Date Watched: 2/7/19
Cinema or Home: Home
Reason For Watching: 18th MoFo Hall of Fame, nominated by Nathaniel
Rewatch: Yes


This was, if I recall correctly, my third time watching this film. I first watched this movie in 2015 (when I was on a mission to watch every film on the MoFo Top 100 Animated Films list) and again in 2017 (when it was nominated for an animated films tournament). With each viewing I've been very much impressed by how well crafted it is. I think a lot of people wrongly dismiss animation as being a medium for children's entertainment. I was once one of those people, but watching the work of Satoshi Kon was instrumental in changing my perspective.

Perfect Blue tells a very taut, disorienting tale of obsession, paranoia, and delusion. The characters felt very real and at times I forgot I was watching an animated film because I was so lost in the story. The film also does really well to set its mood and uses color very effectively contrast the two worlds Mima inhabited - as a pop idol and as an actress. It also uses that contrast to contribute to the unnerving feeling as she really lost touch with reality.
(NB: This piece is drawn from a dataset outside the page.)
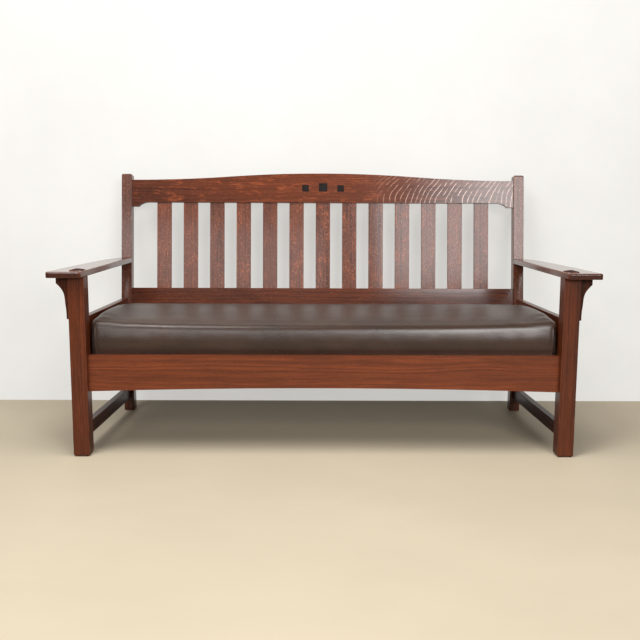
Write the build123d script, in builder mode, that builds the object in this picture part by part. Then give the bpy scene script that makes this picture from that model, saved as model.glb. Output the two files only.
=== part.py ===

I am not without my complaints about this film, but they are pretty minimal. My only major gripe was how irritating I found Mima to be, particularly in the earlier scenes - her childlike naivete and shrill voice are really grating. I also find myself unable to really feel any emotion for her - perhaps a result of my annoyance with her - and for that reason even on this third watch I just can't seem to cross that line from really liking it to actually loving it. Even so, I think it holds its own among the other psychological horrors I've seen and will surely secure a place on my ballot for the Horror countdown.